[BEGIN Items]

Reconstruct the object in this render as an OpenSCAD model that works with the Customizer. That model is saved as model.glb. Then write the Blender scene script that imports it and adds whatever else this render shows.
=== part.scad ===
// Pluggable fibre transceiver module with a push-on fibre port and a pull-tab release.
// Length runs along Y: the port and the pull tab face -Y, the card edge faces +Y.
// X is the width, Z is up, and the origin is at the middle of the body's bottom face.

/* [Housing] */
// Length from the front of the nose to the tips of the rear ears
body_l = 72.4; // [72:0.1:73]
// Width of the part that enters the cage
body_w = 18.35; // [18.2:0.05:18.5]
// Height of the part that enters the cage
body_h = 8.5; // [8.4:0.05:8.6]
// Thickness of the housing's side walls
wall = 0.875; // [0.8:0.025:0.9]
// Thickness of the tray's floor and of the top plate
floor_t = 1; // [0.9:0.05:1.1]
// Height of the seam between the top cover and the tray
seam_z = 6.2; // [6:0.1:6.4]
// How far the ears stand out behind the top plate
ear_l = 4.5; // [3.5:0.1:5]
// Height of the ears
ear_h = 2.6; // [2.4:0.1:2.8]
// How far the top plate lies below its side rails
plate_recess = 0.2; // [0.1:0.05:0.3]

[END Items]
[BEGIN Items]

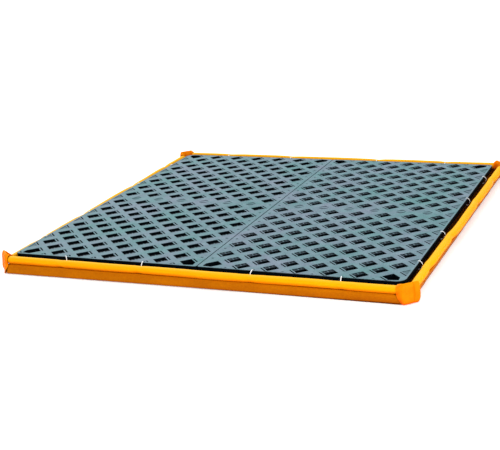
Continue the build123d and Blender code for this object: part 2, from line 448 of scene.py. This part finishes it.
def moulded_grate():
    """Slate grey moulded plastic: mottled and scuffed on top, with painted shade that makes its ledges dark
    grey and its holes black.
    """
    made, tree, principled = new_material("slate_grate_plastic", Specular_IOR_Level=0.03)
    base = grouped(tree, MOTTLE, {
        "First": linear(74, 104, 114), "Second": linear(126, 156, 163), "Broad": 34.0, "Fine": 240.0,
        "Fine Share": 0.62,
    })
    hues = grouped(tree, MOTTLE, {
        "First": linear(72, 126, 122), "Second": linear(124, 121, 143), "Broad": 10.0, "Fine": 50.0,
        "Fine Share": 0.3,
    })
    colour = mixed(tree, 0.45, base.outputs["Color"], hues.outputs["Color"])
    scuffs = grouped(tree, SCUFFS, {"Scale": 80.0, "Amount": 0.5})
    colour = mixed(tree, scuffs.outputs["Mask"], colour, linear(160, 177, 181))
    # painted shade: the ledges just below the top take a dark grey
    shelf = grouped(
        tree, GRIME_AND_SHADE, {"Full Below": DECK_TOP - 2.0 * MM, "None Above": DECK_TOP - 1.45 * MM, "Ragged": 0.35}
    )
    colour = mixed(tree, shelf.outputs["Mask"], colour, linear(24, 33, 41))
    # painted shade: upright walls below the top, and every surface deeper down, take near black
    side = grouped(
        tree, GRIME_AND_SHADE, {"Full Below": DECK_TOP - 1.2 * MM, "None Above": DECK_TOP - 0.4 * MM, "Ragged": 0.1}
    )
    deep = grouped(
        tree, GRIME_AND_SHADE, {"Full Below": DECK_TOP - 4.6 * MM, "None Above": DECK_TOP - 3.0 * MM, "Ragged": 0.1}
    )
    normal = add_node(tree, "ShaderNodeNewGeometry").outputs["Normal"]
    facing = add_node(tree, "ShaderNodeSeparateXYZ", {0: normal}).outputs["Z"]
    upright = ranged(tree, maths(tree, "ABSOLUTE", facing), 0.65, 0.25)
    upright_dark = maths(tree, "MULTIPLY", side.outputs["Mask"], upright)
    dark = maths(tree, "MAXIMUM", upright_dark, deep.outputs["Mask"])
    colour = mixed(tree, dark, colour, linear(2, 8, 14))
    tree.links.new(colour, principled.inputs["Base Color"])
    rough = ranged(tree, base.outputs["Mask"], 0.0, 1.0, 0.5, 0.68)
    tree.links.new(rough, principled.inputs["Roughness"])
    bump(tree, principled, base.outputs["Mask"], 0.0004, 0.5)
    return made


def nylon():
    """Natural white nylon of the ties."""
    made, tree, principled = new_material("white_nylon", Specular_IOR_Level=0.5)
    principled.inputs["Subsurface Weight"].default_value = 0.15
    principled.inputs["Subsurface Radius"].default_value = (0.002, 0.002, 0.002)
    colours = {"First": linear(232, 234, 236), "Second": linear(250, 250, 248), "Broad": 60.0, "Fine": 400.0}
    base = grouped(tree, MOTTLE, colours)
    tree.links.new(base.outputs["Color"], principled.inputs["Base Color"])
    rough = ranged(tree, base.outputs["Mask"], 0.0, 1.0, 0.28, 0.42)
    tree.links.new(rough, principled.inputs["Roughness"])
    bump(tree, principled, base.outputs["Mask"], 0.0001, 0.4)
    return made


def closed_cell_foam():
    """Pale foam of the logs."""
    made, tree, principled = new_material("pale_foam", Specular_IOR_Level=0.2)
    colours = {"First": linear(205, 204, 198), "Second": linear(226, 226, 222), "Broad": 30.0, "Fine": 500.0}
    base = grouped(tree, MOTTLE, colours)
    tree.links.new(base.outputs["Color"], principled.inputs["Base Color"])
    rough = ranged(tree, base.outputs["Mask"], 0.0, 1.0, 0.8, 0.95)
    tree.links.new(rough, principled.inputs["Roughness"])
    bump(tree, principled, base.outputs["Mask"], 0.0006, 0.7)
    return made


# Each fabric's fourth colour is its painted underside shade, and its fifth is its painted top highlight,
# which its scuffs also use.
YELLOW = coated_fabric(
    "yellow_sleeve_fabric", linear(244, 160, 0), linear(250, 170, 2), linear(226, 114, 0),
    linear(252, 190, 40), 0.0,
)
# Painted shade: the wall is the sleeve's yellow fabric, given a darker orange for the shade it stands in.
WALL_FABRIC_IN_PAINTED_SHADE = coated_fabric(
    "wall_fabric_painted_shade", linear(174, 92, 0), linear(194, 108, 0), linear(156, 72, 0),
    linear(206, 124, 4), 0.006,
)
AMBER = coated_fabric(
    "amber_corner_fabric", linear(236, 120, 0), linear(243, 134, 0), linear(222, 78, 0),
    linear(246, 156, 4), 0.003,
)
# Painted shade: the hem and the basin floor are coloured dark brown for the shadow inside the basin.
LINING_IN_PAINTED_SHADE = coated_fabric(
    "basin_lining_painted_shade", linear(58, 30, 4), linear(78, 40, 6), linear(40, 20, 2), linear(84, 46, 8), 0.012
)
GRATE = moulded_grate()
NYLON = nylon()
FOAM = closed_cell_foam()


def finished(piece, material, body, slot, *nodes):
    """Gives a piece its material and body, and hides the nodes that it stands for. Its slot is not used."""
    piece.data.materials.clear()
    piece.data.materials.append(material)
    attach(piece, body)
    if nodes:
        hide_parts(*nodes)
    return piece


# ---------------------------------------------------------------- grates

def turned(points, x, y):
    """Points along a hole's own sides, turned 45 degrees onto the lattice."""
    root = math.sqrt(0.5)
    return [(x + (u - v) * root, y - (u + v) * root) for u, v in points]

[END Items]
[BEGIN Items]

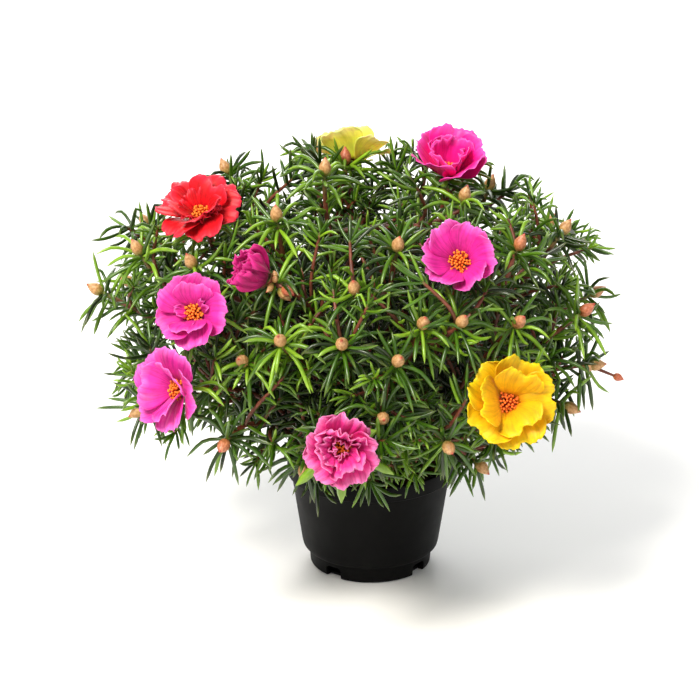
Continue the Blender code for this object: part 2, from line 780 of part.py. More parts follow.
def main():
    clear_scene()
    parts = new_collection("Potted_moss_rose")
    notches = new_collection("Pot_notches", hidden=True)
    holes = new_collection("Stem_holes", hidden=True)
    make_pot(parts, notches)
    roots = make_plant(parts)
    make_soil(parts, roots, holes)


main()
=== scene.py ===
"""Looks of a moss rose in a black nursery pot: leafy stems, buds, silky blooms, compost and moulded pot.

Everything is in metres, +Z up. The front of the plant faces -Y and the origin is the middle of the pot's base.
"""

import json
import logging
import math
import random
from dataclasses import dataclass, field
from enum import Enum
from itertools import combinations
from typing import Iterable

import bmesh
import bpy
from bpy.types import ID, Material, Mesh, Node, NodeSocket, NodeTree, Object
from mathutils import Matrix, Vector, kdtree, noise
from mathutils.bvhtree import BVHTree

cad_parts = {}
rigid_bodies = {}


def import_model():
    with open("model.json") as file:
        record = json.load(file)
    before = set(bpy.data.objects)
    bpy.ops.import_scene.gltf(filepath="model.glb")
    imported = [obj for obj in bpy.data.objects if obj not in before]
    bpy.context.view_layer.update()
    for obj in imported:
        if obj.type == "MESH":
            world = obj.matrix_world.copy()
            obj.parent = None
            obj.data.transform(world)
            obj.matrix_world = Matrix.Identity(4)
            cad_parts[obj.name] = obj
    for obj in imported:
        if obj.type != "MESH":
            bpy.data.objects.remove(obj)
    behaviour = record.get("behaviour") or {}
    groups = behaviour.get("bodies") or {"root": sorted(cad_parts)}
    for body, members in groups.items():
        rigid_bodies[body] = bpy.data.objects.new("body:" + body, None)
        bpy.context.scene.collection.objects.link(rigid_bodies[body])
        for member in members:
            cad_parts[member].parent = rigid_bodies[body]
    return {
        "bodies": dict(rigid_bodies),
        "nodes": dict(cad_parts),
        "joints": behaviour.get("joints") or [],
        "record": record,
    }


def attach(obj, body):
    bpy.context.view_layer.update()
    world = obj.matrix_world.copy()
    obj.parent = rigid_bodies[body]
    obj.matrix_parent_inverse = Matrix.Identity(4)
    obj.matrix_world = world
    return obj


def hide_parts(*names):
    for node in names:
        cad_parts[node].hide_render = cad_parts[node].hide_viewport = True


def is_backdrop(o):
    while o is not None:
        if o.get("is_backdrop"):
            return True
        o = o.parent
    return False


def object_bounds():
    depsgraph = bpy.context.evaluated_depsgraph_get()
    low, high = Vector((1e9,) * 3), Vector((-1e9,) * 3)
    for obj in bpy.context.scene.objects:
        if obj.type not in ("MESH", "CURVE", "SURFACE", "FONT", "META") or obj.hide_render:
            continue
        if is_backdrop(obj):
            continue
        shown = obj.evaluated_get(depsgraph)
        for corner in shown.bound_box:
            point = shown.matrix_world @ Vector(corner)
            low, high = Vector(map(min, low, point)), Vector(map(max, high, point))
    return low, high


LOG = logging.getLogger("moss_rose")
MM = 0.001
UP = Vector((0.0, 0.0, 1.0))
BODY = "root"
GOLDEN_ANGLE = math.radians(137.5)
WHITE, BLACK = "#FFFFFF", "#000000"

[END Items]

Stated goal: Within the listing above, the range opens at the line with "Reconstruct the object" and closes at the line with "body's bottom face.". Reproduce exactly the lines of that range, including both ends.

Written solution:
Reconstruct the object in this render as an OpenSCAD model that works with the Customizer. That model is saved as model.glb. Then write the Blender scene script that imports it and adds whatever else this render shows.
=== part.scad ===
// Pluggable fibre transceiver module with a push-on fibre port and a pull-tab release.
// Length runs along Y: the port and the pull tab face -Y, the card edge faces +Y.
// X is the width, Z is up, and the origin is at the middle of the body's bottom face.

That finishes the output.